▸ **INFORMATION SHOWN**:
----------------
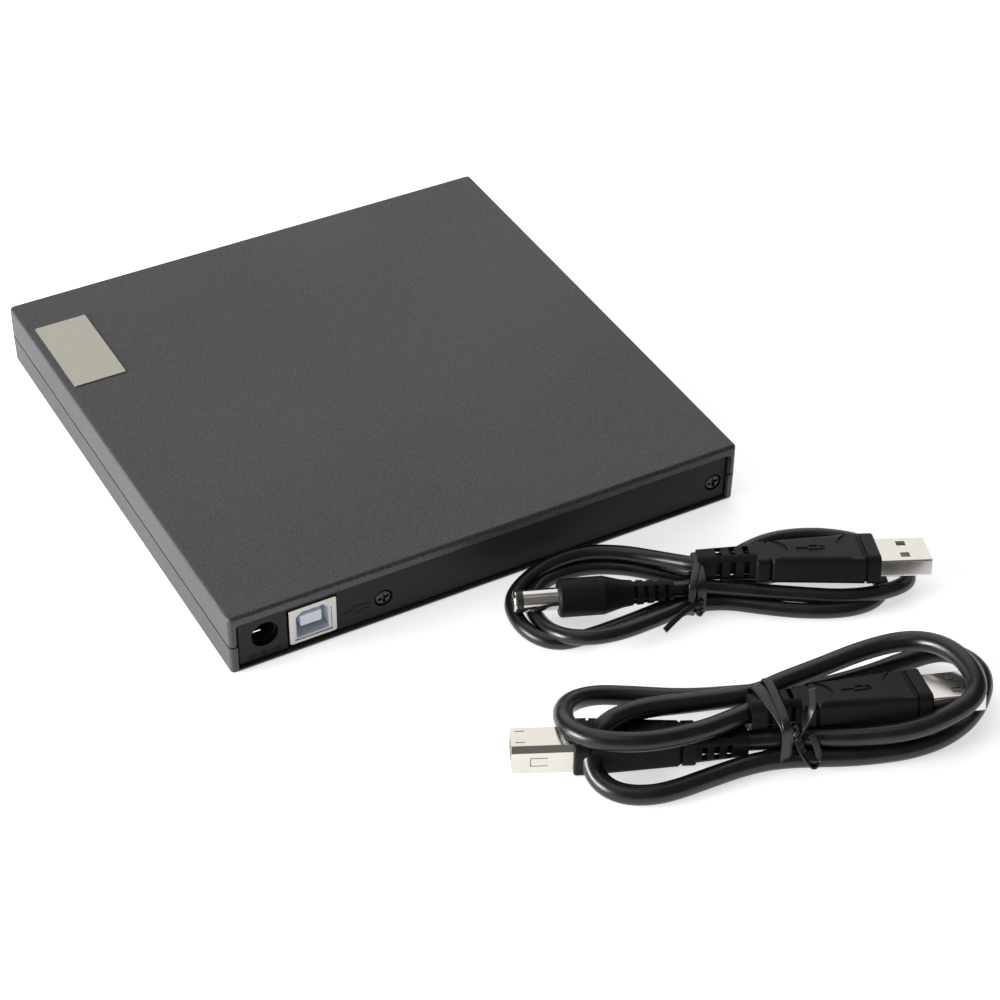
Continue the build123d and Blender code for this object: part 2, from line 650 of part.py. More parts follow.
def lead_screw():
    """Screw with a 3 mm lead, its thread shown as shallow grooves."""
    screw = rod_x(SCREW_T, ROD_Z, 5.2, 61.6, ROD_R)
    for turn in range(16):
        s = 10 + 3 * turn
        groove = rod_x(SCREW_T, ROD_Z, s, s + 1.0, ROD_R + 0.5)
        screw -= groove - rod_x(SCREW_T, ROD_Z, s, s + 1.0, ROD_R - 0.2)
    return mech(screw)


def sled_motor():
    motor = rod_x(SCREW_T, ROD_Z, -6, 7, 2.45)
    return mech(motor - rod_x(SCREW_T, ROD_Z, 5, 8, ROD_R + 0.05))


def eject_solenoid():
    frame = block(38, 51, -62, -53, 4.8, 9.4)
    return frame + rod_x(-57.5, 7.1, 36.4, 38.2, 1.2)


def latch_lever():
    """Arm that swings about the tray's pivot post; its peg hooks the chassis pin."""
    x, y = PIVOT
    arm = block(x - 1.5, x + 1.5, y - PEG_ARM - 1.2, y, 4.8, 5.8)
    arm += post(x, y, 4.8, 5.9, 2.6)
    arm += post(x, y - PEG_ARM, 3.4, 5.0, 0.8)
    return arm - post(x, y, 4, 7, 1.05)


# Cables: plugs in their own frames, with +X from the tip towards the cord

def place(tip, heading, roll=0.0):
    """The location of a plug whose tip and heading are given, rolled away about its axis."""
    side = Vector(heading.Y, -heading.X, 0)
    lean = side if side.Y < 0 else -side
    angle = math.radians(roll)
    up = lean * math.sin(angle) + Vector(0, 0, 1) * math.cos(angle)
    return Plane(origin=tip, x_dir=heading, z_dir=up).location


def section_x(width, height, radius, x0, x1):
    """A rounded bar along X between x0 and x1."""
    sketch = Plane.YZ * RectangleRounded(width, height, radius)
    return Pos(x0, 0, 0) * extrude(sketch, x1 - x0, dir=(1, 0, 0))


def fin_relief(start, length, big, small, ribs):
    """A round strain relief: a tapering sleeve with slots cut round it, down to a thin web."""
    sleeve = Cone(big, small, length, align=(Align.CENTER, Align.CENTER, Align.MIN))
    sleeve = Pos(start, 0, 0) * Rot(0, 90, 0) * sleeve
    pitch = length / ribs
    for rib in range(ribs):
        x = start + 0.12 * pitch + rib * pitch
        slot = 0.42 * pitch
        outer = rod_x(0, 0, x, x + slot, big + 1)
        web = rod_x(0, 0, x, x + slot, 0.72 * small)
        keel = block(x, x + slot, -0.8, 0.8, -big, big)
        sleeve -= outer - web - keel
    return sleeve


def tapered_bar(x0, x1, start_size, end_size, radius):
    """A rounded bar along X whose section changes from one width and height to another."""
    first = Pos(x0, 0, 0) * (Plane.YZ * RectangleRounded(*start_size, radius))
    last = Pos(x1, 0, 0) * (Plane.YZ * RectangleRounded(*end_size, radius))
    return loft([first, last])


def window_relief(start, length, big, small):
    """A squarish strain relief with three rows of windows and a plain ring at its end."""
    first, last = (2 * big, 2 * big), (2 * small, 2 * small)
    sleeve = tapered_bar(start - 0.3, start + length, first, last, 0.6 * small)
    pitch = 0.24 * length
    half = 0.66 * small
    for row in range(3):
        x = start + 0.1 * length + row * pitch
        slot = 0.42 * pitch
        for across in (1, -1):
            reach = sorted((across * 0.62 * small, across * 2 * big))
            sleeve -= block(x, x + slot, *reach, -half, half)
            sleeve -= block(x, x + slot, -half, half, *reach)
    return sleeve


def emblem(x, top, height):
    """A plain plug pictogram raised on a grip: a body, two prongs and a lead."""
    mark = block(x - 1.4, x + 1.4, -1.1, 1.1, top - 0.1, top + height)
    mark -= block(x - 1.05, x + 1.05, -0.75, 0.75, top - 1, top + 1)
    mark += block(x + 1.3, x + 4.2, -0.2, 0.2, top - 0.1, top + height)
    for y in (0.6, -0.6):
        mark += block(x - 2.8, x - 1.3, y - 0.18, y + 0.18, top - 0.1, top + height)
    return mark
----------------
▸ **WHAT IS ASKED**: Output all of the material, please, exactly as it stands.

▸ **WRITTEN RESPONSE**:
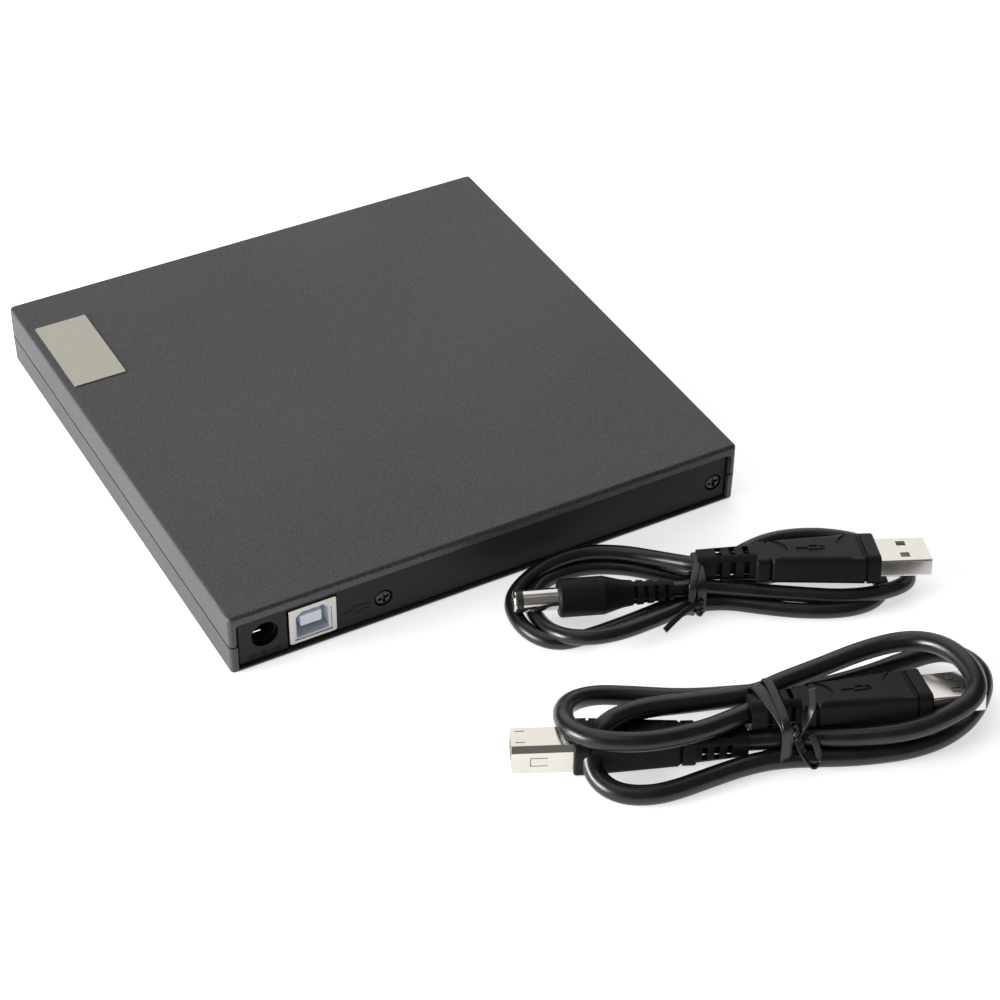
Continue the build123d and Blender code for this object: part 2, from line 650 of part.py. More parts follow.
def lead_screw():
    """Screw with a 3 mm lead, its thread shown as shallow grooves."""
    screw = rod_x(SCREW_T, ROD_Z, 5.2, 61.6, ROD_R)
    for turn in range(16):
        s = 10 + 3 * turn
        groove = rod_x(SCREW_T, ROD_Z, s, s + 1.0, ROD_R + 0.5)
        screw -= groove - rod_x(SCREW_T, ROD_Z, s, s + 1.0, ROD_R - 0.2)
    return mech(screw)


def sled_motor():
    motor = rod_x(SCREW_T, ROD_Z, -6, 7, 2.45)
    return mech(motor - rod_x(SCREW_T, ROD_Z, 5, 8, ROD_R + 0.05))


def eject_solenoid():
    frame = block(38, 51, -62, -53, 4.8, 9.4)
    return frame + rod_x(-57.5, 7.1, 36.4, 38.2, 1.2)


def latch_lever():
    """Arm that swings about the tray's pivot post; its peg hooks the chassis pin."""
    x, y = PIVOT
    arm = block(x - 1.5, x + 1.5, y - PEG_ARM - 1.2, y, 4.8, 5.8)
    arm += post(x, y, 4.8, 5.9, 2.6)
    arm += post(x, y - PEG_ARM, 3.4, 5.0, 0.8)
    return arm - post(x, y, 4, 7, 1.05)


# Cables: plugs in their own frames, with +X from the tip towards the cord

def place(tip, heading, roll=0.0):
    """The location of a plug whose tip and heading are given, rolled away about its axis."""
    side = Vector(heading.Y, -heading.X, 0)
    lean = side if side.Y < 0 else -side
    angle = math.radians(roll)
    up = lean * math.sin(angle) + Vector(0, 0, 1) * math.cos(angle)
    return Plane(origin=tip, x_dir=heading, z_dir=up).location


def section_x(width, height, radius, x0, x1):
    """A rounded bar along X between x0 and x1."""
    sketch = Plane.YZ * RectangleRounded(width, height, radius)
    return Pos(x0, 0, 0) * extrude(sketch, x1 - x0, dir=(1, 0, 0))


def fin_relief(start, length, big, small, ribs):
    """A round strain relief: a tapering sleeve with slots cut round it, down to a thin web."""
    sleeve = Cone(big, small, length, align=(Align.CENTER, Align.CENTER, Align.MIN))
    sleeve = Pos(start, 0, 0) * Rot(0, 90, 0) * sleeve
    pitch = length / ribs
    for rib in range(ribs):
        x = start + 0.12 * pitch + rib * pitch
        slot = 0.42 * pitch
        outer = rod_x(0, 0, x, x + slot, big + 1)
        web = rod_x(0, 0, x, x + slot, 0.72 * small)
        keel = block(x, x + slot, -0.8, 0.8, -big, big)
        sleeve -= outer - web - keel
    return sleeve


def tapered_bar(x0, x1, start_size, end_size, radius):
    """A rounded bar along X whose section changes from one width and height to another."""
    first = Pos(x0, 0, 0) * (Plane.YZ * RectangleRounded(*start_size, radius))
    last = Pos(x1, 0, 0) * (Plane.YZ * RectangleRounded(*end_size, radius))
    return loft([first, last])


def window_relief(start, length, big, small):
    """A squarish strain relief with three rows of windows and a plain ring at its end."""
    first, last = (2 * big, 2 * big), (2 * small, 2 * small)
    sleeve = tapered_bar(start - 0.3, start + length, first, last, 0.6 * small)
    pitch = 0.24 * length
    half = 0.66 * small
    for row in range(3):
        x = start + 0.1 * length + row * pitch
        slot = 0.42 * pitch
        for across in (1, -1):
            reach = sorted((across * 0.62 * small, across * 2 * big))
            sleeve -= block(x, x + slot, *reach, -half, half)
            sleeve -= block(x, x + slot, -half, half, *reach)
    return sleeve


def emblem(x, top, height):
    """A plain plug pictogram raised on a grip: a body, two prongs and a lead."""
    mark = block(x - 1.4, x + 1.4, -1.1, 1.1, top - 0.1, top + height)
    mark -= block(x - 1.05, x + 1.05, -0.75, 0.75, top - 1, top + 1)
    mark += block(x + 1.3, x + 4.2, -0.2, 0.2, top - 0.1, top + height)
    for y in (0.6, -0.6):
        mark += block(x - 2.8, x - 1.3, y - 0.18, y + 0.18, top - 0.1, top + height)
    return mark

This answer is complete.